Open-Hearth Blast Furnace, c.1952
This giant Pittsburgh-based company never had its headquarters in Chicago, but it was a leading local employer throughout
the twentieth century, and Chicago-area plants produced a large fraction of all of the steel made by its plants across the
country. When U.S. Steel was created by New York banker J. P. Morgan and others in 1901, it was the world's largest business
enterprise, controlling about two-thirds of the steel-making capacity in the United States. Among the companies that merged
into U.S. Steel in 1901 was Illinois Steel (established in 1889), which operated most of the large steel mills in the Chicago
region, including the original plant and South Works of the North Chicago Rolling Mill, as well as mills in Joliet and Milwaukee.

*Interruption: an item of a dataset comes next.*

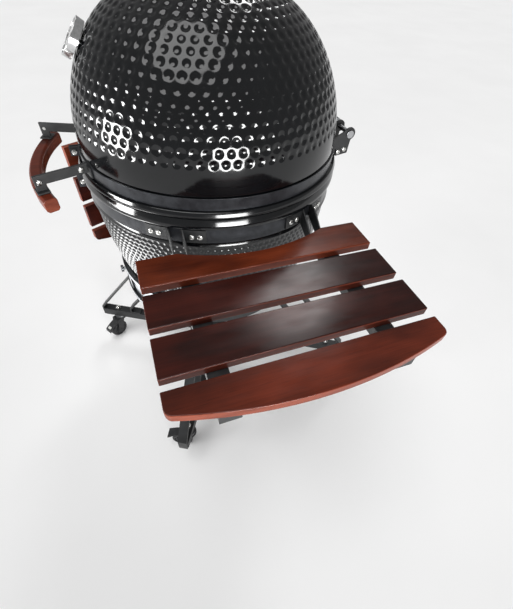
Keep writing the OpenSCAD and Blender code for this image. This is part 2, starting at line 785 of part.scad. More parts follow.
// ---- Handle ----

module at_handle_arm(side) {
    at_azimuth(front + side * handle_half_angle) translate([0, 0, seam_z + handle_z]) children();
}

// Each arm: a pad on the band, a bar standing on edge, a drop and a foot on the grip
module handle_arms() {
    grip_top = grip_z + grip_h + seat_gap;
    bar_end = grip_r + grip_w / 2 + 8;
    color("#1b1c1d") {
        for (side = [-1, 1]) {
            at_handle_arm(side) difference() {
                union() {
                    translate([lid_band_r + seat_gap + 1, -handle_bar_t / 2, 0])
                        cube([bar_end - lid_band_r - seat_gap - 1, handle_bar_t, handle_bar_h]);
                    translate([bar_end - 16, -handle_bar_t / 2, grip_top - handle_z])
                        cube([16, handle_bar_t, handle_z - grip_top + 1]);
                    translate([grip_r + 1, -12, grip_top - handle_z]) cube([grip_w - 2, 24, 3]);
                }
                for (place = handle_bolts)
                    translate([place[0], 0, place[1]]) rotate([90, 0, 0])
                        cylinder(r = screw_r + run_gap, h = 30, center = true, $fn = 32);
            }
            sector(front + side * handle_half_angle, 3.4)
                translate([lid_band_r + seat_gap, seam_z + lid_band_z + 1])
                square([3, lid_band_h - 2]);
        }
    }
}

module handle_grip() {
    c = grip_chamfer;
    color("#6b2c1b") sector(front, grip_half_angle)
        translate([grip_r, seam_z + grip_z]) polygon([[c, 0], [grip_w - c, 0], [grip_w, c],
            [grip_w, grip_h - c], [grip_w - c, grip_h], [c, grip_h], [0, grip_h - c], [0, c]]);
}

// ---- Hinge ----

// A plate standing in the plane of Y and Z, given by its outline relative to the seam
module upright(x, outline) {
    translate([x - plate_t / 2, 0, seam_z]) rotate([90, 0, 90]) linear_extrude(plate_t) polygon(outline);
}

// The strip of a hinge bracket that is bolted to a band
module hinge_wing(band_r, z0, z1, half_angle) {
    difference() {
        sector(90, half_angle) translate([band_r + seat_gap, seam_z + z0 + 1])
            square([bracket_t, z1 - z0 - 2]);
        round_band(band_r, (z0 + z1) / 2, hinge_screw_angles)
            rotate([0, 90, 0]) cylinder(r = screw_r + run_gap, h = 24, center = true, $fn = 32);
    }
}

module at_hinge() {
    translate([0, hinge_y, seam_z + hinge_z]) rotate([0, 90, 0]) children();
}

module at_hinge_bolts(side) {
    for (place = hinge_bolts)
        translate([side * hinge_half_w, place[0], seam_z + place[1]]) rotate([0, 90, 0]) children();
}

module upper_hinge_bracket() {
    z0 = lid_band_z;
    z1 = lid_band_z + lid_band_h;
    color("#1b1c1d") difference() {
        union() {
            hinge_wing(lid_band_r, z0, z1, asin((hinge_half_w - 1) / (lid_band_r + seat_gap)));
            for (side = [-1, 1]) {
                upright(side * (hinge_half_w - plate_t / 2), [[hinge_y - 25, -1], [hinge_y + 3, 3.5],
                    [hinge_y + 5, hinge_z - hinge_eye_r], [hinge_y + hinge_eye_r, hinge_z],
                    [hinge_y, hinge_z + hinge_eye_r], [lid_band_r - 22, z1 - 1],
                    [lid_band_r - 22, z0 + 1], [hinge_y - 26, z0 + 1]]);
                at_hinge() translate([0, 0, side * (hinge_half_w - plate_t / 2)])
                    cylinder(r = hinge_eye_r, h = plate_t, center = true, $fn = 48);
            }
        }
        cylinder(r = lid_band_r + seat_gap, h = 2 * seam_z, $fn = 180);
        at_hinge() cylinder(r = hinge_pin_r + run_gap, h = 3 * hinge_half_w, center = true, $fn = 48);
        for (side = [-1, 1])
            at_hinge_bolts(side)
                cylinder(r = hinge_bolt_r + run_gap, h = 4 * plate_t, center = true, $fn = 32);
    }
}

module lower_hinge_bracket() {
    z0 = base_band_z;
    z1 = base_band_z + base_band_h;
    color("#1b1c1d") difference() {
        union() {
            hinge_wing(base_band_r, z0, z1, 19);
            translate([-ear_x - plate_t / 2, channel_back - plate_t, seam_z + z0 + 2])
                cube([2 * ear_x + plate_t, plate_t, hinge_z - 22 - z0]);
            for (side = [-1, 1]) {
                upright(side * ear_x, [[base_band_r - 14, z0 + 2], [channel_back, z0 + 2],
                    [channel_back, hinge_z - hinge_eye_r], [hinge_y + hinge_eye_r - 1, hinge_z],
                    [hinge_y, hinge_z + hinge_eye_r - 1], [hinge_y - hinge_eye_r + 1, hinge_z],
                    [rim_clear_y, hinge_z - 10], [rim_clear_y, z1 - 1], [base_band_r - 14, z1 - 1]]);
                at_hinge() translate([0, 0, side * ear_x])
                    cylinder(r = hinge_eye_r - 1, h = plate_t, center = true, $fn = 48);
            }
        }
        cylinder(r = base_band_r + seat_gap, h = seam_z + z1, $fn = 180);
        at_hinge() cylinder(r = hinge_pin_r + run_gap, h = 4 * ear_x, center = true, $fn = 48);
    }
}

module hinge_pin() {
    color("#a8a9aa") at_hinge() {
        cylinder(r = hinge_pin_r, h = 2 * hinge_half_w + 2, center = true, $fn = 48);
        for (end = [-1, 1])
            translate([0, 0, end * (hinge_half_w + 1.8)]) cylinder(r = 8, h = 3, center = true, $fn = 48);
    }
}

// Each torsion spring's envelope: a close-wound sleeve round the pin and its foot on the bracket's back
module hinge_springs() {
    sleeve_l = ear_x - plate_t / 2 - 2 - spring_end_x;
    foot_y = channel_back - plate_t - seat_gap - spring_wire_r;
    color("#8d8f91")
        for (side = [-1, 1]) {
            at_hinge() translate([0, 0, side * (spring_end_x + sleeve_l / 2)]) difference() {
                cylinder(r = spring_r, h = sleeve_l, center = true, $fn = 48);
                cylinder(r = spring_r - 2 * spring_wire_r, h = 2 * sleeve_l, center = true, $fn = 48);
            }
            translate([side * (spring_end_x + 2 * spring_wire_r), foot_y, seam_z + 4])
                cylinder(r = spring_wire_r, h = hinge_z - 13, $fn = 32);
        }
}

// ---- Thermometer ----

// Places what follows on the front of the dome, with +Z standing out of its surface
module at_dial() {
    translate([0, -dial_at[0], dial_at[1]]) rotate([dial_tilt_x(), 0, 0]) children();
}
function dial_tilt_x() = 90 - dial_tilt;

module thermometer_case() {
    color("#b4b5b6") translate([0, 0, seam_z]) at_dial() difference() {
        union() {
            translate([0, 0, 2]) cylinder(r = dial_r, h = 13, $fn = 96);
            translate([0, 0, -wall - 12]) cylinder(r = 5.2, h = wall + 15, $fn = 32);
            translate([0, 0, -wall - 60]) cylinder(r = 3, h = wall + 60, $fn = 32);
        }
        translate([0, 0, 5]) cylinder(r = dial_r - 3, h = 20, $fn = 96);
    }
    color("#b4b5b6") translate([0, 0, seam_z]) at_dial()
        translate([0, 0, 4.5]) cylinder(r = 1.2, h = 4.5, $fn = 24);
}

module thermometer_needle() {
    color("#b02020") translate([0, 0, seam_z]) at_dial() translate([0, 0, 7]) difference() {
        union() {
            cylinder(r = 3.2, h = 1, $fn = 32);
            rotate([0, 0, needle_rest]) translate([-0.8, -6, 0]) cube([1.6, 28, 1]);
        }
        translate([0, 0, -overlap]) cylinder(r = 1.2 + run_gap, h = 1 + 2 * overlap, $fn = 24);
    }
}

module thermometer_glass() {
    color("#dfe6ea", 0.4) translate([0, 0, seam_z]) at_dial()
        translate([0, 0, 12]) cylinder(r = dial_r - 3 - run_gap, h = 2, $fn = 96);
}

// ---- Top vent ----

module vent_base() {
    color("#232425") difference() {
        union() {
            tube_ring(vent_r - spigot_t, collar_r - 2, vent_z, vent_z + 6);
            tube_ring(vent_r - spigot_t, vent_r - seat_gap, vent_z - wall, vent_z + 1);
            tube_ring(vent_r, vent_r + vent_wall, vent_z + 5, vent_top_z);
            difference() {
                hull() {
                    translate([0, vent_pivot_y, vent_top_z - 14]) cylinder(r = 9, h = 14, $fn = 32);
                    translate([0, vent_r + 2, vent_top_z - 14]) cylinder(r = 9, h = 14, $fn = 32);
                }
                cylinder(r = vent_r + 1, h = 2 * seam_z, $fn = 96);
            }
        }
        translate([0, vent_pivot_y, vent_top_z - 16])
            cylinder(r = 4 + run_gap, h = 20, $fn = 32);
    }
}

vent_holes = 5;
hole_circle = vent_r * 0.56;
hole_r = vent_r * 0.25;

// The swinging cover that closes the chimney, with a ring of round holes
module vent_lid() {
    color("#232425") translate([0, 0, vent_top_z + seat_gap]) difference() {
        union() {
            cylinder(r = vent_r + vent_wall + 3, h = vent_plate_t, $fn = 96);
            translate([0, vent_pivot_y, 0]) cylinder(r = 10, h = vent_plate_t, $fn = 48);
            translate([-10, 0, 0]) cube([20, vent_pivot_y, vent_plate_t]);
            translate([-8, -vent_r - vent_wall - 22, 0]) cube([16, 30, vent_plate_t]);
        }
        translate([0, vent_pivot_y, -overlap]) cylinder(r = 4 + run_gap, h = 20, $fn = 32);
        for (i = [0 : vent_holes - 1])
            rotate(i * 360 / vent_holes + 36) translate([hole_circle, 0, -overlap])
                cylinder(r = hole_r, h = 20, $fn = 48);
        translate([0, 0, -overlap]) cylinder(r = 3 + run_gap, h = 20, $fn = 32);
    }
}

module vent_pivot_screw() {
    color("#a8a9aa") translate([0, vent_pivot_y, 0]) {
        translate([0, 0, vent_top_z - 16])
            cylinder(r = 4, h = 16 + seat_gap + vent_plate_t + seat_gap, $fn = 32);
        translate([0, 0, vent_top_z + 2 * seat_gap + vent_plate_t]) cylinder(r = 8, h = 4, $fn = 6);
    }
}

module daisy_wheel() {
    color("#2b2c2d") translate([0, 0, vent_top_z + 2 * seat_gap + vent_plate_t]) difference() {
        union() {
            cylinder(r = vent_r - 4, h = 4, $fn = 96);
            translate([-6, -vent_r - 8, 0]) cube([12, 16, 4]);
            translate([-6, -vent_r - 8, 0]) cube([12, 4, 14]);
        }
        for (i = [0 : vent_holes - 1])
            rotate(i * 360 / vent_holes + 36) translate([hole_circle, 0, -overlap])
                cylinder(r = hole_r, h = 20, $fn = 48);
        translate([0, 0, -overlap]) cylinder(r = 3 + run_gap, h = 20, $fn = 32);
    }
}

module daisy_screw() {
    color("#c9c9c6") {
        translate([0, 0, vent_top_z + seat_gap]) cylinder(r = 3, h = vent_plate_t + 5, $fn = 32);
        translate([0, 0, vent_top_z + 3 * seat_gap + vent_plate_t + 4]) cylinder(r = 6.5, h = 4, $fn = 6);
    }
}

cart_crossbars();
cart_outer_straps();
cart_inner_straps();
bowl_rings();
caster_stems();
caster_nuts();
at_caster(front_left_at, front_left_trail) fork(true);  // front_left_fork
at_caster(front_right_at, front_right_trail) fork(true);  // front_right_fork
at_caster(rear_left_at, rear_left_trail) fork(false);  // rear_left_fork
at_caster(rear_right_at, rear_right_trail) fork(false);  // rear_right_fork
at_caster(front_left_at, front_left_trail) wheel();  // front_left_wheel
at_caster(front_right_at, front_right_trail) wheel();  // front_right_wheel
at_caster(rear_left_at, rear_left_trail) wheel();  // rear_left_wheel
at_caster(rear_right_at, rear_right_trail) wheel();  // rear_right_wheel
at_caster(front_left_at, front_left_trail) brake();  // front_left_brake
at_caster(front_right_at, front_right_trail) brake();  // front_right_brake
bowl();
firebox();
fire_ring();
charcoal_grate();
cooking_grate();
lower_gasket();
lower_band();
base_band_screws();
draft_frame();
draft_screen();
draft_door();
shelf_brackets();
shelf_pivot_pins();
place_shelf(0, 0) shelf_arms();  // right_shelf_arms
place_shelf(0, 0) slat(0);  // right_slat_1
place_shelf(0, 0) slat(1);  // right_slat_2
place_shelf(0, 0) slat(2);  // right_slat_3
place_shelf(0, 0) slat(3);  // right_slat_4
place_shelf(0, 0) slat_screws();  // right_slat_screws
place_shelf(left_azimuth, 90) shelf_arms();  // left_shelf_arms
place_shelf(left_azimuth, 90) slat(0);  // left_slat_1
place_shelf(left_azimuth, 90) slat(1);  // left_slat_2
place_shelf(left_azimuth, 90) slat(2);  // left_slat_3
place_shelf(left_azimuth, 90) slat(3);  // left_slat_4
place_shelf(left_azimuth, 90) slat_screws();  // left_slat_screws
dome();
upper_gasket();
upper_band();
lid_band_screws();
handle_arms();
handle_grip();
thermometer_case();
thermometer_glass();
thermometer_needle();
vent_base();
vent_lid();
vent_pivot_screw();
daisy_wheel();
daisy_screw();
upper_hinge_bracket();
lower_hinge_bracket();
hinge_pin();
hinge_springs();
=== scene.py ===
"""Kamado ceramic grill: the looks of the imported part.

Lengths in the tables below are millimetres in the part's own frame: +X along the raised
shelf, -Y towards the lid handle, +Z up from the floor. Meshes are made in metres.
"""
import json
import math

import bmesh
import bpy
import numpy as np
from mathutils import Matrix, Vector


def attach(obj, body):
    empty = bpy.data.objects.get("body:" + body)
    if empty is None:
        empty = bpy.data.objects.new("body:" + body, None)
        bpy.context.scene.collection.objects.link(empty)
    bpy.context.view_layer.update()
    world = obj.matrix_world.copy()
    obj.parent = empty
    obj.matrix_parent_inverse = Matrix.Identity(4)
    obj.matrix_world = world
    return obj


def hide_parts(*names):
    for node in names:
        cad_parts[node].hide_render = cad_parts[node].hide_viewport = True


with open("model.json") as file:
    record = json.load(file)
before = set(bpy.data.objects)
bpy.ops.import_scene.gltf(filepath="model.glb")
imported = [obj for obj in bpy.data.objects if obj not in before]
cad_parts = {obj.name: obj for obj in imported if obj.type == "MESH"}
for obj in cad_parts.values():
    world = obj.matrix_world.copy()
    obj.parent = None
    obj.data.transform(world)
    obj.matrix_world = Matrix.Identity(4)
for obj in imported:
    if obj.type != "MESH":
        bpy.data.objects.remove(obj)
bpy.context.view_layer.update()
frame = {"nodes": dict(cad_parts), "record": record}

NODES = frame["nodes"]
RECORD = frame["record"]
BODY_OF = {n: b for b, names in RECORD["behaviour"]["bodies"].items() for n in names}

MM = 0.001
SEAM = 740.0  # height of the plane where the lid meets the bowl
SEAT_GAP = 0.3  # play between seated parts
RIM_R = 270.0  # outer radius of both ceramic rims
LID_R = 258.8  # outer radius of the dome above its rim
BASE_R = 262.0  # outer radius of the bowl under its rim
WALL = 24.0
BAND_T = 2.5
BRACKET_T = 2.5
# Heights from the seam: lower edge and width of each band
LID_BAND_Z, LID_BAND_H = 13.0, 22.0
BASE_BAND_Z, BASE_BAND_H = -51.8, 29.4
DOME_Z, DOME_H = 38.0, 276.0  # where the dome's curve starts and ends, from the seam
COLLAR_R, VENT_R = 80.0, 50.0
RIDGE_Z, BOWL_DEPTH, FOOT_R = -62.8, 402.0, 120.0
# The draft passage's middle, height and half width
DRAFT_Z, DRAFT_H, DRAFT_HALF = 450.0, 54.0, 50.9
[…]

The U.S. Steel plant in Southeast Chicago, which had about 6,500 workers at the beginning of the twentieth century, became
one of the company's leading production facilities. In 1906, U.S. Steel built a giant new plant in Gary, Indiana, southeast
of Chicago. By the 1910s, the company's South Chicago and Gary plants employed a total of about 17,000 Chicago-area residents.
These two plants ranked as U.S. Steel's most productive facilities for much of the twentieth century. As late as the mid-1970s,
U.S. Steel still employed about 40,000 people in the Chicago area, more than any other company. The sudden decline of the
American steel industry in the late 1970s adversely affected U.S. Steel's Chicago-area plants. In 1983, the company (which
would soon be known as USX) announced that it would close the South Works, which still employed 3,900 people. At the end of
the century, USX was still based in Pittsburgh and was still the nation's leading steel producer; over half of the of steel
it produced (then about $5 billion worth per year) was made at the plant in Gary. In the early 2000s, USX began selling large
portions of the former South Works plant, closed permanently in 1992, to industrial developers.